Work to do → Read through the records below and copy each line that uses the word "bodies".

Records from a data source
------------------------------------
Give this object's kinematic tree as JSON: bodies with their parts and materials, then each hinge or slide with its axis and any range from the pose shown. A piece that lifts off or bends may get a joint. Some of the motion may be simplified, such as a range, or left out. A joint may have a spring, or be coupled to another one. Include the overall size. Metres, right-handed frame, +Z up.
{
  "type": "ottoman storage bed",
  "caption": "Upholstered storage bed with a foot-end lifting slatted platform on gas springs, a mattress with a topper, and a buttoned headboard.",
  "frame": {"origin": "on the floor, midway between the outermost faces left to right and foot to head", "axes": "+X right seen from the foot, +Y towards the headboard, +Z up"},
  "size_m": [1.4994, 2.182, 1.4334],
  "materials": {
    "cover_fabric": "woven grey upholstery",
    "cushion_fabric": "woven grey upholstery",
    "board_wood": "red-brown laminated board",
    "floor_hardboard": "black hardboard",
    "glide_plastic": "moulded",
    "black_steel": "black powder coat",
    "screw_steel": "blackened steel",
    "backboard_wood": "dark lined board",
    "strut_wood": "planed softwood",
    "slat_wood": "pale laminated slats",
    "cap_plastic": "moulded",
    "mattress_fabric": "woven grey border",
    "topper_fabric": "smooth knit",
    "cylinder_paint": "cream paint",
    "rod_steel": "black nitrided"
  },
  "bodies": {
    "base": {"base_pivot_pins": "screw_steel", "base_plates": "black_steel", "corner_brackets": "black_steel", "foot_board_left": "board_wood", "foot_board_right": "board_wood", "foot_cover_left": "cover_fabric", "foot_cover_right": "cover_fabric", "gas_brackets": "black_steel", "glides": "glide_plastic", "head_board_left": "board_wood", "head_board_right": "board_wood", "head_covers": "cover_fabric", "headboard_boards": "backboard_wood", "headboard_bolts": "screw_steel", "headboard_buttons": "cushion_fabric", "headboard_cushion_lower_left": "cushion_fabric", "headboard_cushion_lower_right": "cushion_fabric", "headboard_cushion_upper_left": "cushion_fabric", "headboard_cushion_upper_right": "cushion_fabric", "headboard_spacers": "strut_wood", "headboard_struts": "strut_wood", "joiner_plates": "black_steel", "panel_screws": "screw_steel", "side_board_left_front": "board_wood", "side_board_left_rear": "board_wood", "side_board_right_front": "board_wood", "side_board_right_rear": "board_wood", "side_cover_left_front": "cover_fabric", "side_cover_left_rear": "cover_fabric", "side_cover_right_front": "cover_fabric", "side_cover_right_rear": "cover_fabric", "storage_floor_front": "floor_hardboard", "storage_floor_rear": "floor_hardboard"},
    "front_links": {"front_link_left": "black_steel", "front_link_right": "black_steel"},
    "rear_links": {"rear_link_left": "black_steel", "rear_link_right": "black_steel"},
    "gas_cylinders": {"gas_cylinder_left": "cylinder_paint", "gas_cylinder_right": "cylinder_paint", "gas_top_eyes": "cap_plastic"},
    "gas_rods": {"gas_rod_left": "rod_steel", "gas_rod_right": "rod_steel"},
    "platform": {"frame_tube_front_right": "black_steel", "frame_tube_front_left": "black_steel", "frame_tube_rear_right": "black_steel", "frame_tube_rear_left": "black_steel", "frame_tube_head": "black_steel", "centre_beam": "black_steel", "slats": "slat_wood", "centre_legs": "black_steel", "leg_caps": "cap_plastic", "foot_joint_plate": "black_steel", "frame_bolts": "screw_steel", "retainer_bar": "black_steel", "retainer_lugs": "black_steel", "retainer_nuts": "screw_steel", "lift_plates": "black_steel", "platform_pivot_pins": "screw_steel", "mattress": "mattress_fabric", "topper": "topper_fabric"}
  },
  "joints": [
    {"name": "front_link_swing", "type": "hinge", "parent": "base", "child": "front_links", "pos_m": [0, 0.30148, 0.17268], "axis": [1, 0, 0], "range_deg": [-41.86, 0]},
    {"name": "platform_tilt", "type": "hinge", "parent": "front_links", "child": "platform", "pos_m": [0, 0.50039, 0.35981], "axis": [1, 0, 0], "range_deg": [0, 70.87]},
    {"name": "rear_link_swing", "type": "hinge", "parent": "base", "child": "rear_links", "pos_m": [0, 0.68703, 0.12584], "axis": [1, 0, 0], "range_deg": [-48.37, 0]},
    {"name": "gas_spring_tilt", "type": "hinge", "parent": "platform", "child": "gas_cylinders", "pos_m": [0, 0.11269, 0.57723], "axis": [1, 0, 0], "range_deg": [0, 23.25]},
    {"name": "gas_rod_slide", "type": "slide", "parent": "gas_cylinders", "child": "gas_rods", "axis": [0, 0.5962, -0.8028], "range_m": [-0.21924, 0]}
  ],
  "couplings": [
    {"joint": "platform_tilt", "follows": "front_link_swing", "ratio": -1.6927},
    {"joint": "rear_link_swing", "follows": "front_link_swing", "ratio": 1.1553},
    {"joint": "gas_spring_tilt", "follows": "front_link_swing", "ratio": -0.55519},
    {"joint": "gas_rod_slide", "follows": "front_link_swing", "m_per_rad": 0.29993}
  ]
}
------------------------------------
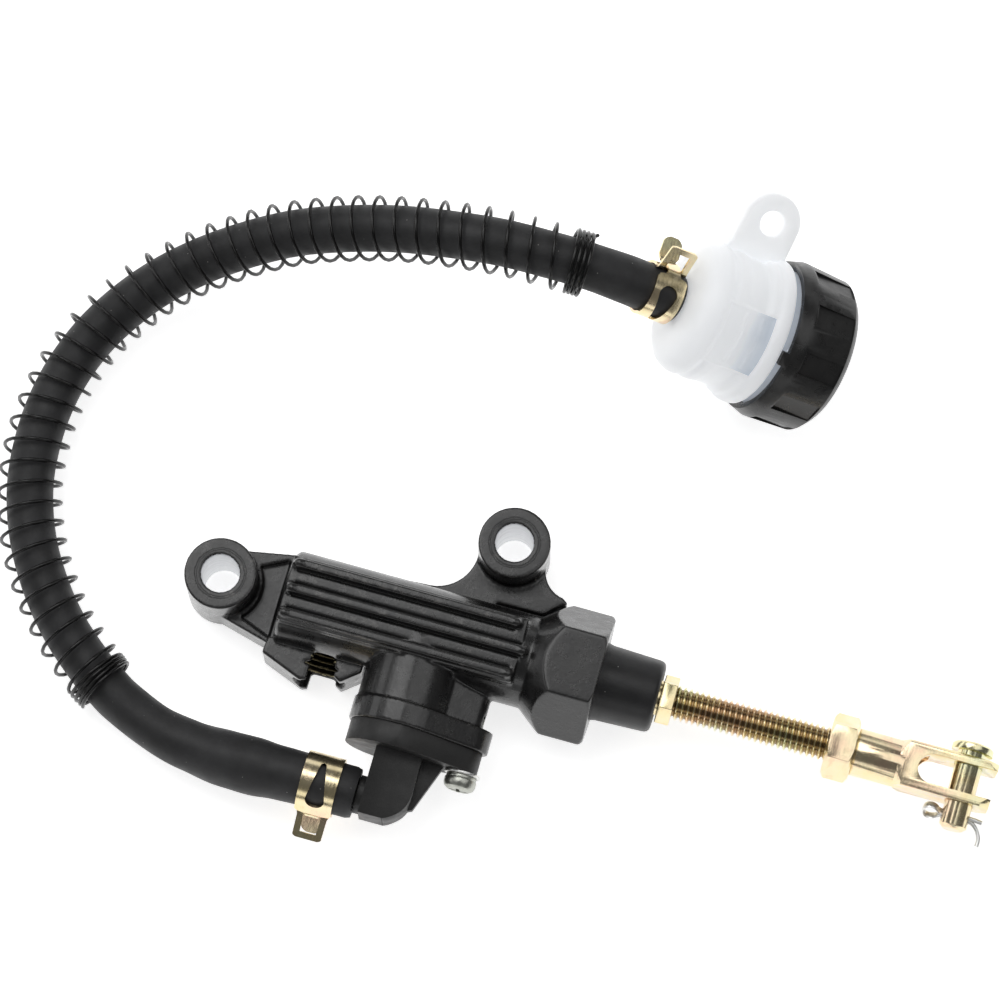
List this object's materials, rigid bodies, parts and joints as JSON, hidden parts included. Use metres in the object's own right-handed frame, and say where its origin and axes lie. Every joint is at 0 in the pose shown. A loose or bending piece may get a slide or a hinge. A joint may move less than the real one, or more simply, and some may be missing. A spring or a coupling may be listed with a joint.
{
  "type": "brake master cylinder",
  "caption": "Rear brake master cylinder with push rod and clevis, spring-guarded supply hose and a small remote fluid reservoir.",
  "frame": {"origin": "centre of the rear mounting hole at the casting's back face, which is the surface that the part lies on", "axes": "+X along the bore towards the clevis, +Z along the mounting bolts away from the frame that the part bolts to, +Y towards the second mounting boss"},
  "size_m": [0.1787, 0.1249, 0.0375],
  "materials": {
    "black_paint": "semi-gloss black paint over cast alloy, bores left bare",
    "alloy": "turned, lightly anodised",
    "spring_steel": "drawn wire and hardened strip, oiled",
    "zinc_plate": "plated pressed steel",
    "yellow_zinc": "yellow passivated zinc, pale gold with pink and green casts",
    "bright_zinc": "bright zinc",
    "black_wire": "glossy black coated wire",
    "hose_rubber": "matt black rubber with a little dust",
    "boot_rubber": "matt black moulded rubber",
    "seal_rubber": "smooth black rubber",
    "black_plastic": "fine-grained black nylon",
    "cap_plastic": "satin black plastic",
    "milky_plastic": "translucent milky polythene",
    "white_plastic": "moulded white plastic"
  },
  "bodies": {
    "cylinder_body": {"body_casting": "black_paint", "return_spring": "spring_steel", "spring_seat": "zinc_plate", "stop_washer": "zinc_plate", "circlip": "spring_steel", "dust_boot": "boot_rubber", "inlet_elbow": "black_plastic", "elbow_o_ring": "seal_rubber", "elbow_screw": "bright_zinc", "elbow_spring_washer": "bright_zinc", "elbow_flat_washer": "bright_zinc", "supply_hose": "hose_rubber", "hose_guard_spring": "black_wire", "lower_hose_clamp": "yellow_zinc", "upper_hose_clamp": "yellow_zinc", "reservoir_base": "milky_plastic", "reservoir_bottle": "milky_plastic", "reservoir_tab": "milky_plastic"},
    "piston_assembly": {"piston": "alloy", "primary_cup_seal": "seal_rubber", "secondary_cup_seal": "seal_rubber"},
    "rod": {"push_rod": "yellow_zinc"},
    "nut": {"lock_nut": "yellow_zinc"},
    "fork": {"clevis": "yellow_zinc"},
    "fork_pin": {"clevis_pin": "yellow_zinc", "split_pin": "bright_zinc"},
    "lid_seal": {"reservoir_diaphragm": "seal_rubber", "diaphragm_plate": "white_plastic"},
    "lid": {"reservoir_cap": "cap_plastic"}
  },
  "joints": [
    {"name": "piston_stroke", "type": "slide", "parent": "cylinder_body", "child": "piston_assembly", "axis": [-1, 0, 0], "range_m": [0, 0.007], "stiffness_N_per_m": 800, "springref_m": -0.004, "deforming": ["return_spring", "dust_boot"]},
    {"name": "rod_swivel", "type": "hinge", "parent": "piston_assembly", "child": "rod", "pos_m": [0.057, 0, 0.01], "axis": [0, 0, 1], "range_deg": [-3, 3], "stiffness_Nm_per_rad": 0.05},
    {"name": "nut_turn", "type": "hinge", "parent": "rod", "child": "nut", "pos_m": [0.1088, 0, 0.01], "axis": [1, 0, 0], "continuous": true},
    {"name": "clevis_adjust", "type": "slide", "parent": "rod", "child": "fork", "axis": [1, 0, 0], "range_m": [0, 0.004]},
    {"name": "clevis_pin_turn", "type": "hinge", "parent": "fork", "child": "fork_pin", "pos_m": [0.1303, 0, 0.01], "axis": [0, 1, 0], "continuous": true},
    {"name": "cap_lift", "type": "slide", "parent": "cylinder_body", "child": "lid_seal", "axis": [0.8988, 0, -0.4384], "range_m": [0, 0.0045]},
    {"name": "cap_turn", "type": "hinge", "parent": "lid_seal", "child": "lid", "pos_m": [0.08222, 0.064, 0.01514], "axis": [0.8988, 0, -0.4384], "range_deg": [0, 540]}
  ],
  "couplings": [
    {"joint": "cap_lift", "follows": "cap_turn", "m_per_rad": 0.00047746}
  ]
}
------------------------------------
Response to the exercise →
Give this object's kinematic tree as JSON: bodies with their parts and materials, then each hinge or slide with its axis and any range from the pose shown. A piece that lifts off or bends may get a joint. Some of the motion may be simplified, such as a range, or left out. A joint may have a spring, or be coupled to another one. Include the overall size. Metres, right-handed frame, +Z up.
  "bodies": {
List this object's materials, rigid bodies, parts and joints as JSON, hidden parts included. Use metres in the object's own right-handed frame, and say where its origin and axes lie. Every joint is at 0 in the pose shown. A loose or bending piece may get a slide or a hinge. A joint may move less than the real one, or more simply, and some may be missing. A spring or a coupling may be listed with a joint.
  "bodies": {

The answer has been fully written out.